According to Umbach, offshore pipelines, given their greater cost, are only cheaper at distances of 3,000 kilometres or less. Since the Yamal fields are 4,300 kilometres from Germany’s Baltic coast, including the 1,200-kilometre Nord Stream segment, this rule suggests that imported North American or African LNG – or certainly the Russian gas transited via Ukraine – could be cheaper than gas from Yamal.
Umbach also considers that gas transitting via Nord Stream is currently heavily subsidised from more profitable gas fields in Western Siberia, suggesting this may not be financially sustainable in the long run.
The German analyst also points to climate change risks, related to the melting permafrost on which onshore sections leading to Nord Stream 2 are located.
Financial and ecological risks
Speaking to EURACTIV on Monday (16 December), Umbach raised the issue of the EU’s official climate policy, which is based on the assumption that conventional natural gas should be reduced after 2030.
His argument is that the two Russian assumptions for building Nord Stream 2 proved wrong. Recalling a meeting in which he participated in Berlin a year ago, he said that Klaus-Dieter Borchard, deputy director-general for energy at the European Commission, made this point to representatives of the German gas industry, and to a representative of Rosneft, the leader of the Russian oil sector and the largest global public oil and gas corporation.
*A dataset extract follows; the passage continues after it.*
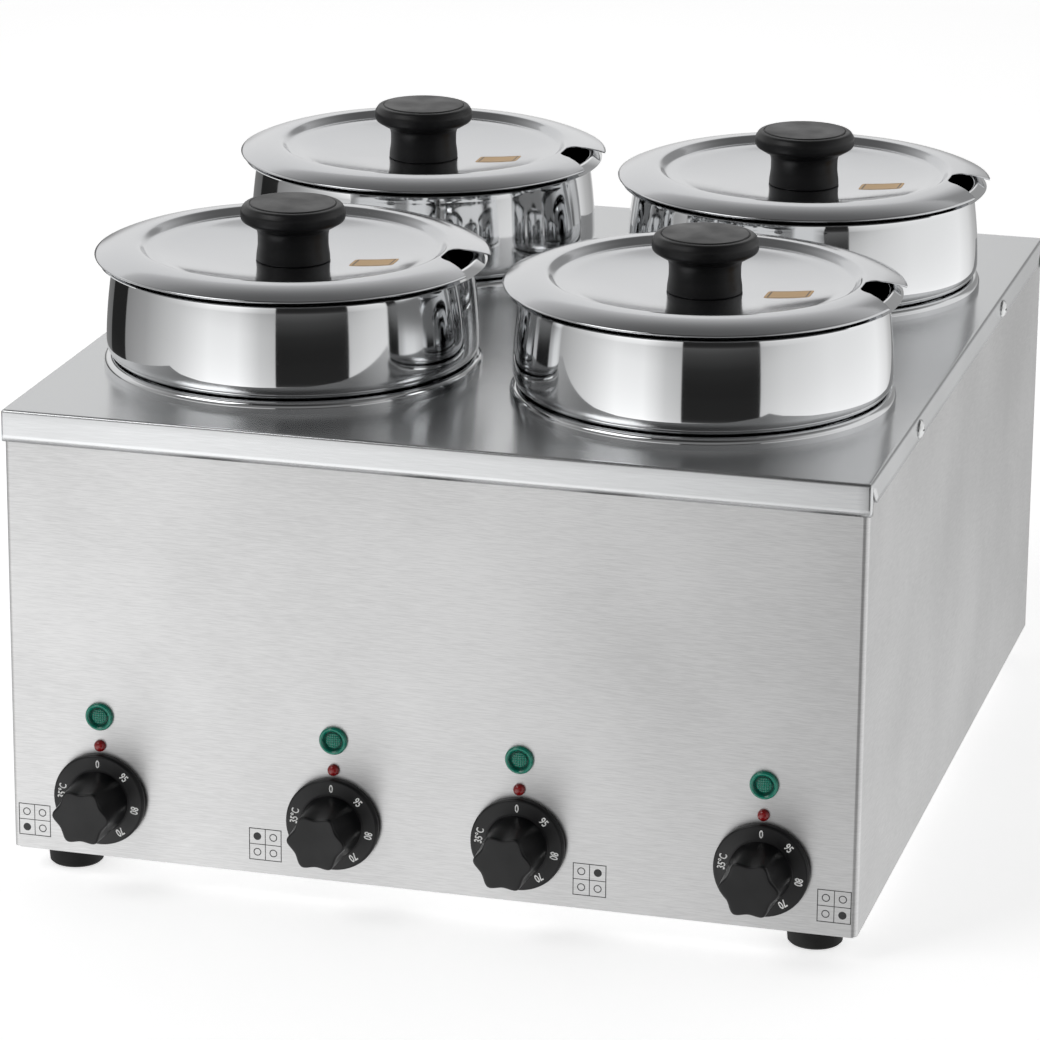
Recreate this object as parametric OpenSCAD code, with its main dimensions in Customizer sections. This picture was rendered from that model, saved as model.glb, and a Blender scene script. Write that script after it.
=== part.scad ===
// Counter-top hot-pot warmer: a sheet steel casing with four heated wells,
// each with a lift-out round pot, a notched lid and its own dial.

/* [Pots and lids] */
// Largest outside radius of a pot, just above its shoulder
pot_r = 97.9; // [85:0.1:120]
// Radius that a pot loses between its shoulder and its rim
pot_taper = 3.5; // [1:0.1:6]
// Thickness of the pot, well and lid sheet
pot_t = 0.8; // [0.6:0.1:1]
// Height of the lid's outer edge above the deck
lid_edge_z = 59.6; // [45:0.1:90]
// Depth of a pot below the deck
pot_depth = 140; // [110:1:145]
// Radius of the shoulder curve of a pot
shoulder_r = 10; // [8:0.5:14]
// Height of a pot's widest ring above the deck
shoulder_z = 14; // [12.5:0.1:20]
// Step from the widest ring in to the neck that sits in the well
neck_step = 6.3; // [5:0.1:8]
// Width of the sloped ledge that carries a pot
ledge_w = 3.6; // [2.6:0.1:6]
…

The Rosneft representative “was obviously shocked, because the commerciality of Nord Stream 2 was based was firstly on a much higher gas price, which decreased to record low meanwhile, and secondly to a higher duration, far beyond 2030”, Umbach said.
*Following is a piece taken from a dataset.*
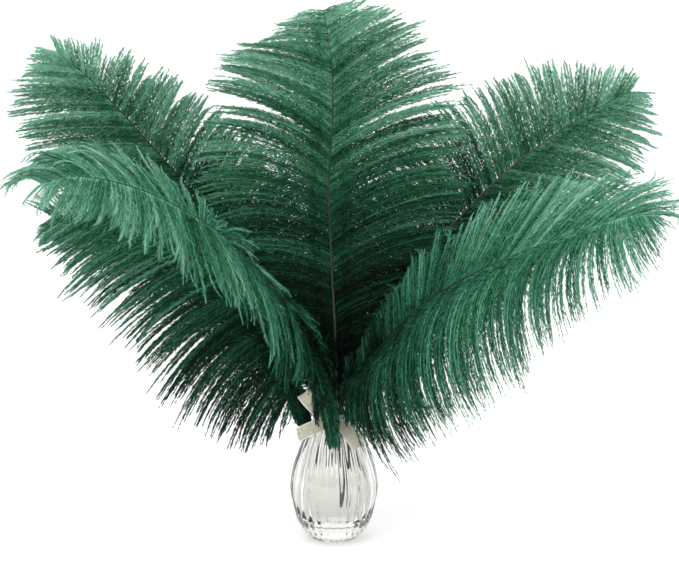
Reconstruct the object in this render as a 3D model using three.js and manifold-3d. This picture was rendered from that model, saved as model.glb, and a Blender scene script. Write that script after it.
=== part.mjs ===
// Six ostrich plumes standing in a small ribbed glass bud vase, with a satin ribbon bow at its neck.
// Millimetres. +Z is up, -Y faces the viewer, the origin is the centre of the vase's base on the floor.
import * as THREE from "three";
import Module from "manifold-3d";

// Vase: outer radius and height, from the foot up to the lip, then the inner wall back down.
const VASE_OUTER = [[16, 0], [20, 2], [23.4, 6], [27.2, 12], [30.2, 19], [32.4, 29], [34.2, 38], [34.2, 46],
  [32.2, 58], [28.7, 69], [24.2, 82], [17.8, 93], [15.4, 97], [15.9, 101.5], [18.5, 105.5]];
const VASE_INNER = [[17, 106.1], [14, 102.5], [13, 98], [15.4, 92.5], [21.9, 81], [26.3, 68.5], [29.8, 57],
  [31.9, 43], [30, 29], [26, 19.5], [19, 13]];
const FLOOR_Z = 11.5;   // thick glass under the middle of the well
const RIBS = 18;        // upright flutes blown into the outer wall
const RIB_DEPTH = 0.55;

// Ribbon: 11 mm satin, tied once round the neck, with two loops and two cut tails.
const RIBBON_WIDTH = 11;
const RIBBON_THICKNESS = 0.6;
const BAND_Z = [94.1, 97.3, 100.5]; // the band gathers into the waist of the neck
const BAND_GAP = 0.35;

// Plumes: quill and rachis radii, vane thickness at the rachis and at the edge, lock layout.
const QUILL_RADIUS = 1.5;
const RACHIS_TIP_RADIUS = 0.45;
const VANE_HALF = [0.85, 0.4];
const LOCKS = 13;         // pointed locks along each side of a vane
const NOTCH = 0.62;       // how far the clefts between the locks reach in
const CLEARANCE = 0.35;   // free space between neighbouring pieces
const SLIVER = 0.03;      // finer slivers along cuts are dropped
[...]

“The investments in Yamal have been made in 2002, going up to $250 billion, according to some estimates, and if you add $40-50 billion for building the new pipeline from Yamal to St. Petersburg, this kind of decision cannot be rectified”, he said.
Regarding the melting permafrost, Umbach said that increased risk and costs have upset the Russian planning, not to mention the huge emissions of methane freed in the atmosphere. In his words, Russia has invested “nothing” in the maintenance of its old pipelines leading to the traditional Ukrainian route.
Asked if offshore pipelines could be repaired in case of need, Umbach said it was more risky and time-consuming than dealing with conventional pipelines.
“Repairing a land pipeline, of course it depends of the kind of damage, takes 3 or 4 days, and according to estimates repairing an offshore pipeline takes weeks”, he said, adding that another aspect were the huge underground storages along the old Ukrainian route, but nothing similar on the side of Nord Stream 1 and 2. If the Ukrainian route is not used sufficiently, this, implies security risks for the European side, he said.
Danila Bochkarev, a Senior Fellow at the EastWest Institute, took a different view concerning the security of on-shore and off-shore pipelines, which he considers equally reliable.
On the account of the carbon footprint, he evaluates the older Ukrainian corridor at a 60% higher carbon footprint, compared to the same amount of gas shipped via Nord Stream 1.
Russian President Vladimir Putin and his German counterpart Angela Merkel discussed the Nord Stream-2 natural gas pipeline to Germany and the transit of Russian gas to Europe via Ukraine in a phone call on Monday, the Kremlin said on Tuesday.